GIVEN DATA:
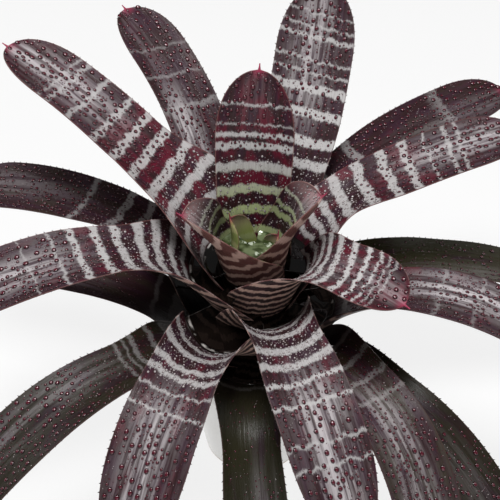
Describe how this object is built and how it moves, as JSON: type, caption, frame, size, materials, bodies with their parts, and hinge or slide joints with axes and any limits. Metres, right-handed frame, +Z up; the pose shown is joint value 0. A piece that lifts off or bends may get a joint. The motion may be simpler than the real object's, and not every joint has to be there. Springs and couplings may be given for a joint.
{
  "type": "potted bromeliad",
  "caption": "Tank bromeliad in a plain tapered pot: a rosette of arching, channelled strap leaves with pale cross bands round a water-holding cup",
  "frame": {"origin": "centre of the pot's underside", "axes": "+Z up along the pot's axis, -Y towards the side shown in the picture, +X to the right seen from there"},
  "size_m": [0.6457, 0.4817, 0.4067],
  "materials": {
    "pot_ceramic": "satin white glaze",
    "potting_mix": "dark, loose bark and peat",
    "stem_tissue": "matt, fibrous",
    "leaf_heart": "smooth, waxy green",
    "leaf_banded": "waxy, maroon with silvery cross bands",
    "leaf_older": "waxy, dark olive to maroon"
  },
  "bodies": {
    "root": {"pot": "pot_ceramic", "potting_mix": "potting_mix", "stem": "stem_tissue", "leaf_01": "leaf_heart", "leaf_02": "leaf_heart", "leaf_03": "leaf_banded", "leaf_04": "leaf_banded", "leaf_05": "leaf_banded", "leaf_06": "leaf_banded", "leaf_07": "leaf_banded", "leaf_08": "leaf_banded", "leaf_09": "leaf_banded", "leaf_10": "leaf_banded", "leaf_11": "leaf_banded", "leaf_12": "leaf_banded", "leaf_13": "leaf_older", "leaf_14": "leaf_older", "leaf_15": "leaf_older", "leaf_16": "leaf_older", "leaf_17": "leaf_older", "leaf_18": "leaf_older", "leaf_19": "leaf_older", "leaf_20": "leaf_older", "leaf_21": "leaf_older", "leaf_22": "leaf_older"}
  },
  "joints": []
}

GIVEN REQUEST:
Once more, set down the full listing, verbatim.

WRITTEN RESPONSE:
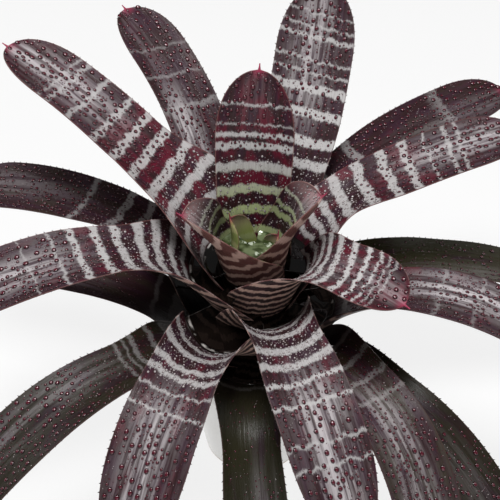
Describe how this object is built and how it moves, as JSON: type, caption, frame, size, materials, bodies with their parts, and hinge or slide joints with axes and any limits. Metres, right-handed frame, +Z up; the pose shown is joint value 0. A piece that lifts off or bends may get a joint. The motion may be simpler than the real object's, and not every joint has to be there. Springs and couplings may be given for a joint.
{
  "type": "potted bromeliad",
  "caption": "Tank bromeliad in a plain tapered pot: a rosette of arching, channelled strap leaves with pale cross bands round a water-holding cup",
  "frame": {"origin": "centre of the pot's underside", "axes": "+Z up along the pot's axis, -Y towards the side shown in the picture, +X to the right seen from there"},
  "size_m": [0.6457, 0.4817, 0.4067],
  "materials": {
    "pot_ceramic": "satin white glaze",
    "potting_mix": "dark, loose bark and peat",
    "stem_tissue": "matt, fibrous",
    "leaf_heart": "smooth, waxy green",
    "leaf_banded": "waxy, maroon with silvery cross bands",
    "leaf_older": "waxy, dark olive to maroon"
  },
  "bodies": {
    "root": {"pot": "pot_ceramic", "potting_mix": "potting_mix", "stem": "stem_tissue", "leaf_01": "leaf_heart", "leaf_02": "leaf_heart", "leaf_03": "leaf_banded", "leaf_04": "leaf_banded", "leaf_05": "leaf_banded", "leaf_06": "leaf_banded", "leaf_07": "leaf_banded", "leaf_08": "leaf_banded", "leaf_09": "leaf_banded", "leaf_10": "leaf_banded", "leaf_11": "leaf_banded", "leaf_12": "leaf_banded", "leaf_13": "leaf_older", "leaf_14": "leaf_older", "leaf_15": "leaf_older", "leaf_16": "leaf_older", "leaf_17": "leaf_older", "leaf_18": "leaf_older", "leaf_19": "leaf_older", "leaf_20": "leaf_older", "leaf_21": "leaf_older", "leaf_22": "leaf_older"}
  },
  "joints": []
}